NARRATOR: The night of September 10th, Senator John Kerry attended a dinner in Boston honoring his efforts to normalize relations between the U.S. and Vietnam. The next morning, he was back in his Senate office, and like everyone else, watching the disaster on television.

JONATHAN WINER, Counselor to Sen. Kerry, 1983-97: He was so angry about what these people had done to the United States, what the terrorists had done to Americans, that there was this pent-up energy that needed release and couldn't be released because there wasn't action to take as a senator, as opposed to as a president, at that moment.

Apparently, PBS forgot about the Larry King interview where Kerry said that between he and the others he was with, 'nobody could think' for 40 minutes.

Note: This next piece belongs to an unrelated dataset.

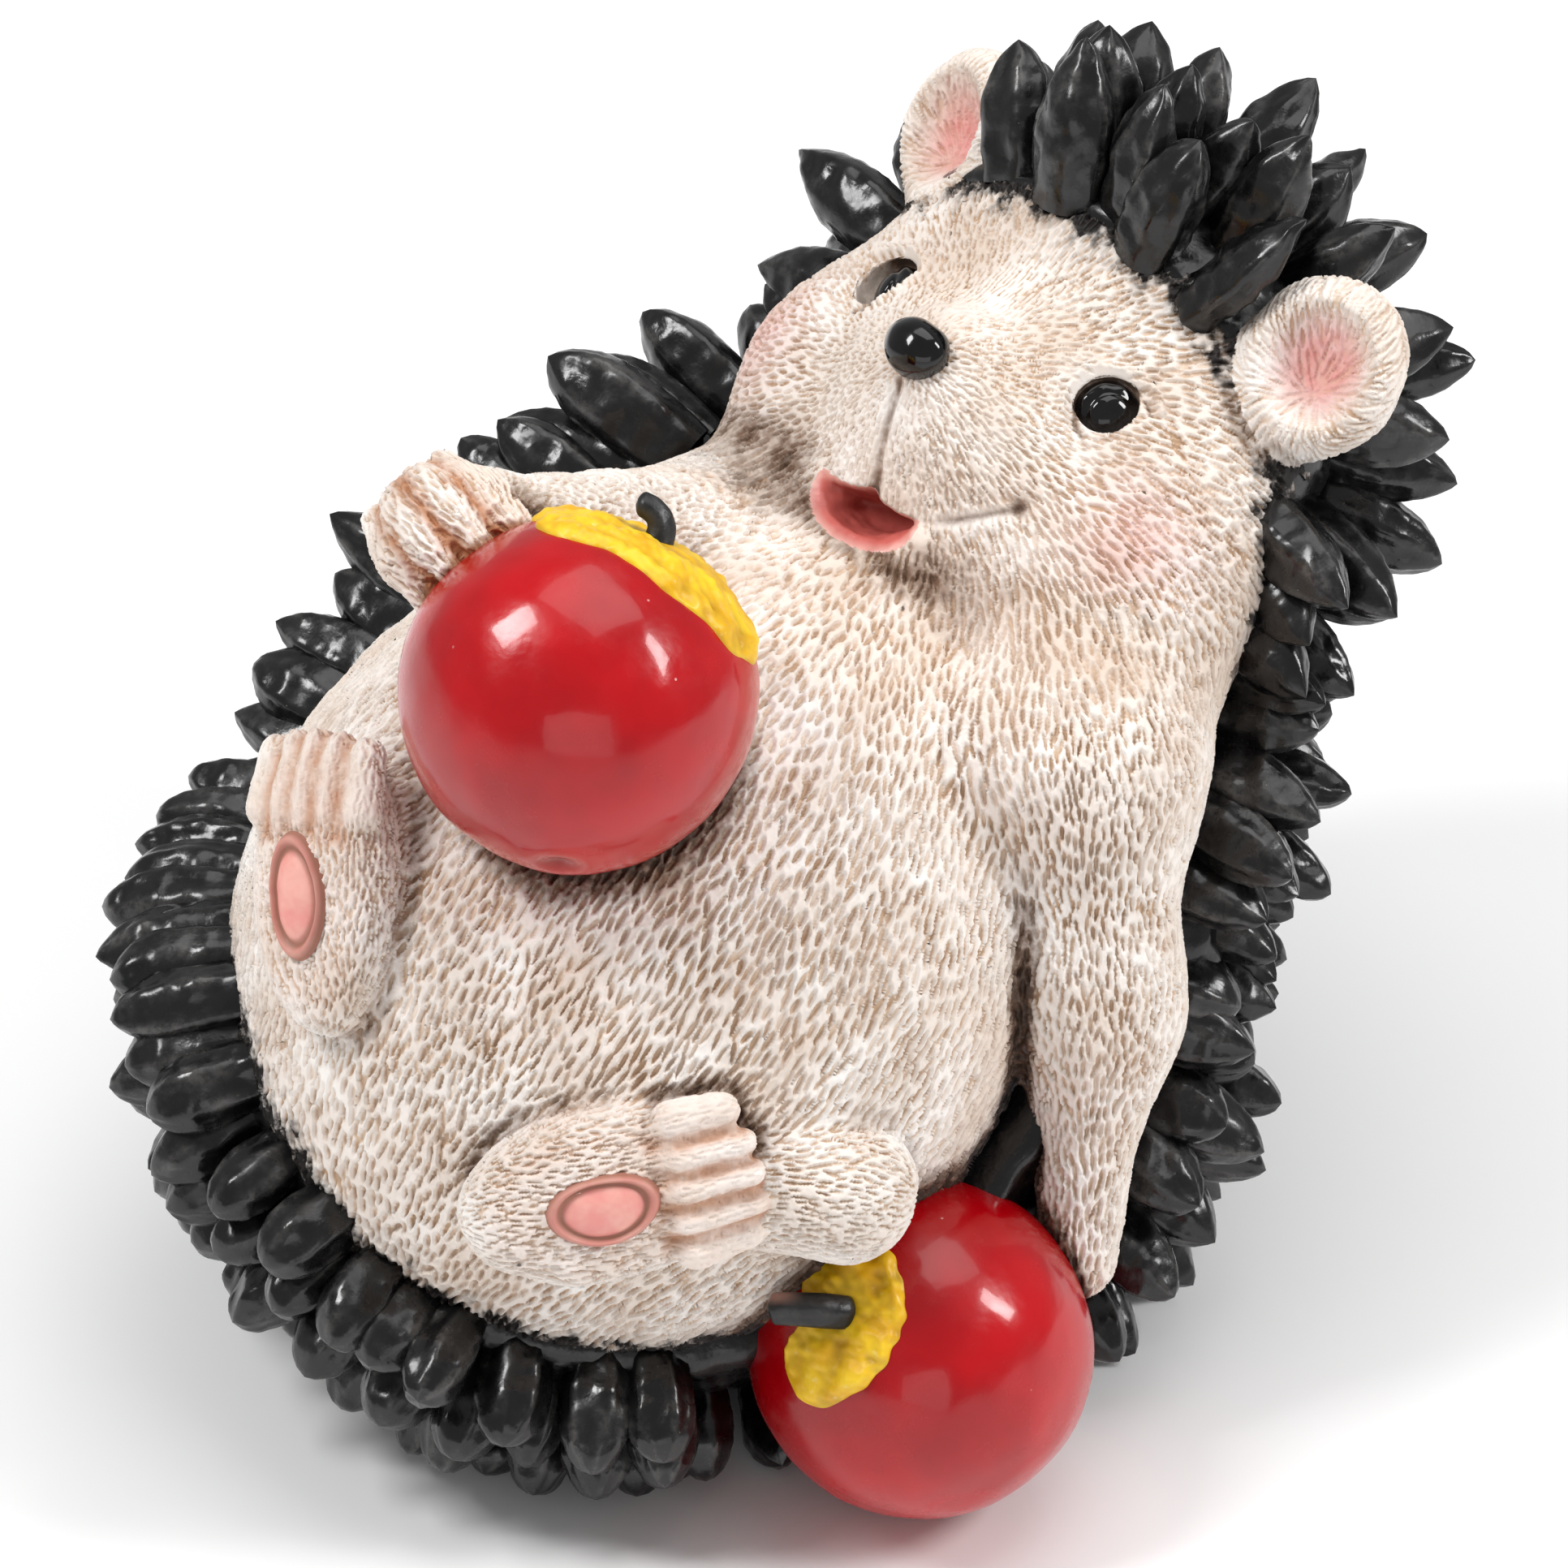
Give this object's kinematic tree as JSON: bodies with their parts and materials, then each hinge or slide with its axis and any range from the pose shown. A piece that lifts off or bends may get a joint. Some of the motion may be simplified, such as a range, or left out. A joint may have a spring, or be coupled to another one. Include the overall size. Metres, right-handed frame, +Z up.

The program concludes by discussing the supposed fact that Kerry was chosen in the Democrat primary because of his war record, and that some Americans believe that both men have been less than honest about their military service. John O'Neill is quoted as a spokesman for the Swift Vets for Truth, and a subtle message is spoken about Bush having gone AWOL. No mention of the facts that the Bush AWOL charge has been probed for years with no substantiation, while the Swift Vets have been largely ignored by Kerry and the mainstream media.

I think that somebody at PBS might just want John Kerry to be the next President of the United States.